The Washington Post offered real insight into the Romney camp's thinking on the economy today.
Mitt Romney (file)
Mitt Romney (file)

The Washington Post offered real insight into the Romney camp's thinking on the economy today. Kevin Hassett and Glenn Hubbard, both economic advisers to Romney penned today's op-ed, "Obama inconsistent on pace of economic recovery." Here's taste:

President Obama’s principal economic argument for reelection now appears to be that he has an excuse for the U.S. economy’s extremely weak recovery from the deep recession of 2007 to 2009: that recoveries after financial crises are always slow. The president said in Ohio in June, in language that has been echoed by his surrogates, that “this was not your normal recession.

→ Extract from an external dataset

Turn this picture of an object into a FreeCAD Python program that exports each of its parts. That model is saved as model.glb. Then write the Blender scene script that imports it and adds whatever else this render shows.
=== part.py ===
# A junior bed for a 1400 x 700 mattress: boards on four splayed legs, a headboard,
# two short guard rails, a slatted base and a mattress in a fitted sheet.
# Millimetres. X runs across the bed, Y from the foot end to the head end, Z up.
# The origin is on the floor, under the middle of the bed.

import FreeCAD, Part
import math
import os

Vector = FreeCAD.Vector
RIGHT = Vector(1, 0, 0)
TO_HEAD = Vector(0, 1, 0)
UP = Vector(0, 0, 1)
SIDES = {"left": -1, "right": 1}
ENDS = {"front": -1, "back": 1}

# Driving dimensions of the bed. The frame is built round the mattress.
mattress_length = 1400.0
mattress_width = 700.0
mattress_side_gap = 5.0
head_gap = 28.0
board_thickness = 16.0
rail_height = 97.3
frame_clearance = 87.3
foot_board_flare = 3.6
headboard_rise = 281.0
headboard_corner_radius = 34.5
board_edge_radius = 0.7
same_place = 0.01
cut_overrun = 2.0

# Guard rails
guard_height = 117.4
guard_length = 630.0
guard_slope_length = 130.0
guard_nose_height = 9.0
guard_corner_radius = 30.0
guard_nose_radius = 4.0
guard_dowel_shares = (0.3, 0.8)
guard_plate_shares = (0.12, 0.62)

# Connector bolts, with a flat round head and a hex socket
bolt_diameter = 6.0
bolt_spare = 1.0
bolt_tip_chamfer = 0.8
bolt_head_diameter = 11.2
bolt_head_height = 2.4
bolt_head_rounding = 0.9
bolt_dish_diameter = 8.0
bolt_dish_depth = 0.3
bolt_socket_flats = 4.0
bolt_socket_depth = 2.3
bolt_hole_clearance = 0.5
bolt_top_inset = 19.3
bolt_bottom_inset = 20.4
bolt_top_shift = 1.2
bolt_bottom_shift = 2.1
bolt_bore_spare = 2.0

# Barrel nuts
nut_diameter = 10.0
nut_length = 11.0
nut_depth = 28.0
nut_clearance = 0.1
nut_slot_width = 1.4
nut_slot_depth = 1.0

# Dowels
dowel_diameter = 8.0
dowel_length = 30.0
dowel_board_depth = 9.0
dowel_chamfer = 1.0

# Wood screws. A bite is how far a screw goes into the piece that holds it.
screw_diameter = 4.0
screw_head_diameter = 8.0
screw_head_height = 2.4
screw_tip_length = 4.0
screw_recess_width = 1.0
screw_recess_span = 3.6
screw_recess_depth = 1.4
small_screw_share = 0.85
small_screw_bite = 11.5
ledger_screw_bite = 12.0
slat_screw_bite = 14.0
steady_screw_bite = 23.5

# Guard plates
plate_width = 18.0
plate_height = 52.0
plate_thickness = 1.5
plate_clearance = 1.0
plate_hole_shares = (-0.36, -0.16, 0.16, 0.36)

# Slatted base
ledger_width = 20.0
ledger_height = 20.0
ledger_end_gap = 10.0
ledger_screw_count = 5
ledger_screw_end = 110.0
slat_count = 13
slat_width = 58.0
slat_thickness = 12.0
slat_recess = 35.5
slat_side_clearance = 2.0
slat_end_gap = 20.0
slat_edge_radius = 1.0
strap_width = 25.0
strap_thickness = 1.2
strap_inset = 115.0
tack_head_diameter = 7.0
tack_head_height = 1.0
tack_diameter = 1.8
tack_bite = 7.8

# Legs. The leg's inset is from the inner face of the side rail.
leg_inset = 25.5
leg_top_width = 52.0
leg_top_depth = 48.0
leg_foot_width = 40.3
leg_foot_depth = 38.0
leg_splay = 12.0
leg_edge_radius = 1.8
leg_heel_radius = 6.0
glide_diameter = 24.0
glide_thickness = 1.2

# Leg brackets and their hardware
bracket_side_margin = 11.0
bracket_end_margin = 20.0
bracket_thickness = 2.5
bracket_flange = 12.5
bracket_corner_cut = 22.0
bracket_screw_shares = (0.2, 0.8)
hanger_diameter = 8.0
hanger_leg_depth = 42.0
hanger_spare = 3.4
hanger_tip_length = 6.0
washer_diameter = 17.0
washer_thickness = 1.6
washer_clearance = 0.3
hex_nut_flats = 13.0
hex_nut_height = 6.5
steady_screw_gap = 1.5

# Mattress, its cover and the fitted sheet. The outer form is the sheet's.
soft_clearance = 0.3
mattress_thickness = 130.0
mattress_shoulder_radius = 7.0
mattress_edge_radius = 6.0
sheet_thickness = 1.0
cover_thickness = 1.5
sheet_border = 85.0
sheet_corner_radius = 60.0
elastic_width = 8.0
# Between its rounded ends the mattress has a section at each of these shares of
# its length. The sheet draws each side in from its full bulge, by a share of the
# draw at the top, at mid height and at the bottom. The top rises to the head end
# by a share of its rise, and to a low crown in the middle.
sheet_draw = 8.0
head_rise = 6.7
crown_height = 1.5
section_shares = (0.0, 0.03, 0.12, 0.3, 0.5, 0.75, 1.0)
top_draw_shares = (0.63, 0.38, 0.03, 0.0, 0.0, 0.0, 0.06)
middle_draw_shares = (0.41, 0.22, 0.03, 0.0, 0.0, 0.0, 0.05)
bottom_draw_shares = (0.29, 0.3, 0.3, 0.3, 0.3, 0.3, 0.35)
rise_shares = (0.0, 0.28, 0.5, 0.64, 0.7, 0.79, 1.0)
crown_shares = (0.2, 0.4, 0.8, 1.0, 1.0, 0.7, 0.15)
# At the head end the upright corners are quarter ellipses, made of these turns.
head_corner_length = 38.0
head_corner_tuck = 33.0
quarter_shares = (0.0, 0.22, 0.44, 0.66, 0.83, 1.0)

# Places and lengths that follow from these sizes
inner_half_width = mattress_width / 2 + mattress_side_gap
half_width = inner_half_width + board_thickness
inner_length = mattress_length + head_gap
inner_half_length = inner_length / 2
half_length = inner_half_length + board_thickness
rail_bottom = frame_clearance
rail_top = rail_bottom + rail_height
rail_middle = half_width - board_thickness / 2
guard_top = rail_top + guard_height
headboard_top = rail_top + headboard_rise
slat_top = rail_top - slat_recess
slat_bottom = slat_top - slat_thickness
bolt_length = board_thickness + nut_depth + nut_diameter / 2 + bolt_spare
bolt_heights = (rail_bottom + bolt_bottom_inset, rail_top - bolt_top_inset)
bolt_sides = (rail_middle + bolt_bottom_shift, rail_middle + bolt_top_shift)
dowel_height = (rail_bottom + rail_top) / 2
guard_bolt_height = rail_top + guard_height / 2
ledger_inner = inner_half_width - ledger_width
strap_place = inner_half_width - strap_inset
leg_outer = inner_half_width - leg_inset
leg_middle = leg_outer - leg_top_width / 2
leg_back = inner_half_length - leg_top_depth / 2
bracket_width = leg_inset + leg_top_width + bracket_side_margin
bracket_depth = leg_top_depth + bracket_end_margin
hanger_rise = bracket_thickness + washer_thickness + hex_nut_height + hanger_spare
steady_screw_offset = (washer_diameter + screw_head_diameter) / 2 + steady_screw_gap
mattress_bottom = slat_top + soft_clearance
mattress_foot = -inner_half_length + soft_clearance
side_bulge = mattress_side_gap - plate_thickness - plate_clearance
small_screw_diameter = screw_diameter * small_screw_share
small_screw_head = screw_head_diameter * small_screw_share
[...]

Throughout history, it has typically taken countries up to 10 years to recover from financial crises of this magnitude."In other words, according to the excuse narrative, even though the Obama stimulus was brilliant and timely, it could not deliver a normal recovery because the financial crisis made that impossible.

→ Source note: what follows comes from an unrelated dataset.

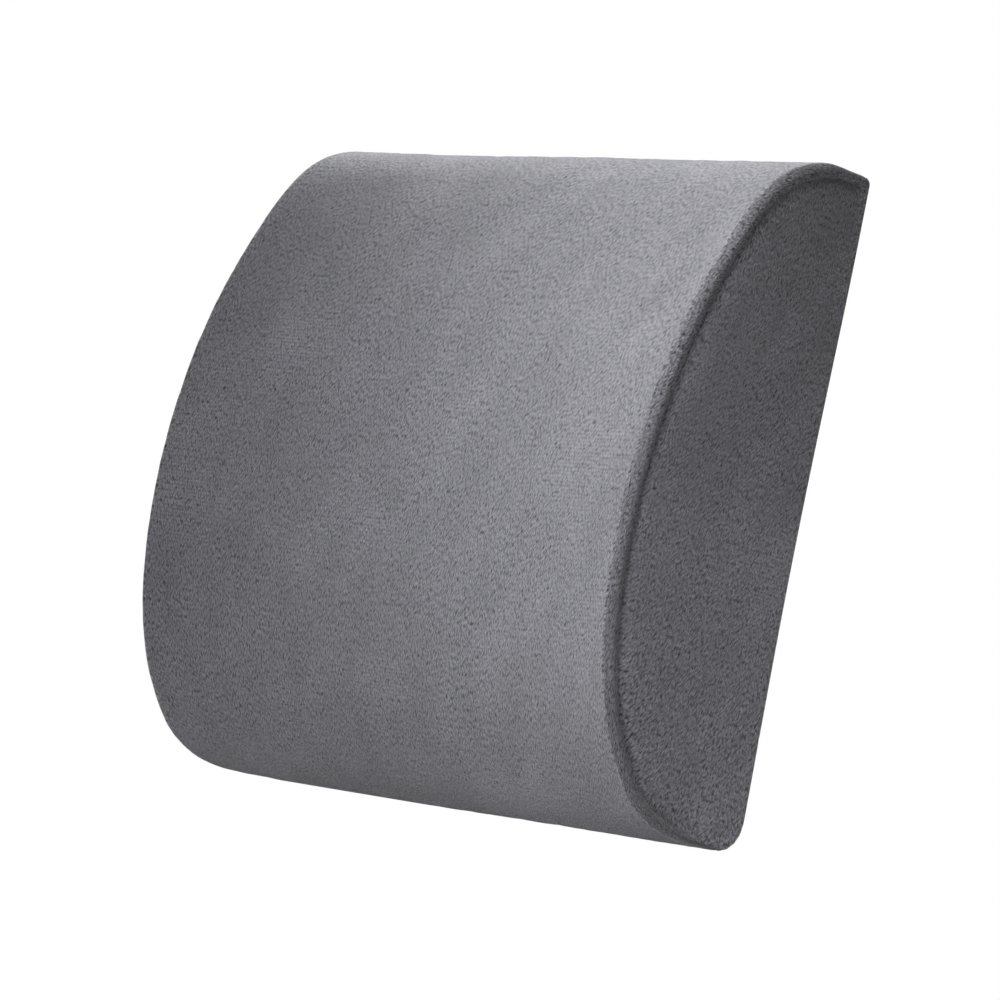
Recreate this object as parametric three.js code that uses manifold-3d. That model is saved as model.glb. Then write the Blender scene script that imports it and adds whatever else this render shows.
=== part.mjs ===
// Lumbar support cushion: a D-shaped memory-foam block in a zipped plush cover,
// with a buckled strap across its back. Millimetres, +Z up. The crowned front faces -Y.
// The origin is the middle of the flat back, on the cover's outer face.

import * as THREE from "three";
import { mergeVertices, toCreasedNormals } from "three/addons/utils/BufferGeometryUtils.js";
import Module from "manifold-3d";

const wasm = await Module();
wasm.setup();

// ---- Driving dimensions ----

const WIDTH = 330; // along X
const HEIGHT = 320; // along Z
const DEPTH = 115; // from the flat back to the crown of the front
const TOP_FLAT = 20; // straight run of the top face, measured from the back
const BOTTOM_FLAT = 32; // straight run of the underside, measured from the back
const CROWN_DROP = 0.182; // how far the crown sits below mid-height, in half heights
const SHOULDER = 0.03; // extra fullness where the crown meets the top and the underside
const CROWN_DIP = 14; // how far the crown sinks half-way between the ends
const DIP_POWER = 3; // how much of that dip happens near the ends
const TOP_RADIUS = 4; // round of the top back edge
const BOTTOM_RADIUS = 16; // round of the bottom back edge
const EDGE_ACROSS = 3.5; // round of the front end edges, measured on the end face
const EDGE_ALONG = 6.5; // round of the end edges, measured along X
const BACK_SHARE = 0.25; // how much of that round the flat back's end edges get
const UPPER_BROAD = 0.5; // how much broader that round is on the upper front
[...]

What really sticks out their understanding and approach regarding the stimulus. In his analysis on Hassett and Hubbard's conclusions, the always wonktastic Ezra Klein argued what failed to yield a better recovery isn't the stimulus — it was the lack of stimulus. He writes:


The first part of the op-ed reprises the argument from an earlier paper Hasset and Hubbard released on behalf of the Romney campaign: While financial crises might lead to slow recoveries internationally, they don’t lead to slow recoveries in the United States. Again, the citation goes to ”an extensive study of recessions in the United States” by Michael Bordo of Rutgers University and Joseph Haubrich of the Federal Reserve Bank of Cleveland, which found that the recovery from this recession has been unusually slow.As in the original paper, Romney’s economists blames this on the Obama administration’s economic policies. And, also like in the original paper, they omit what Bordo says when you ask him about the study, which is that this recession was unusually long because it was driven by a housing collapse.

Also of note, Romney's economic advisers never take the president to task for the one thing they absolutely could: the housing crisis. The slow recovery of the real estate market is what has made this recovery so different than the ones in the past. The Obama administration has been criticized for not giving enough support to underwater borrowers.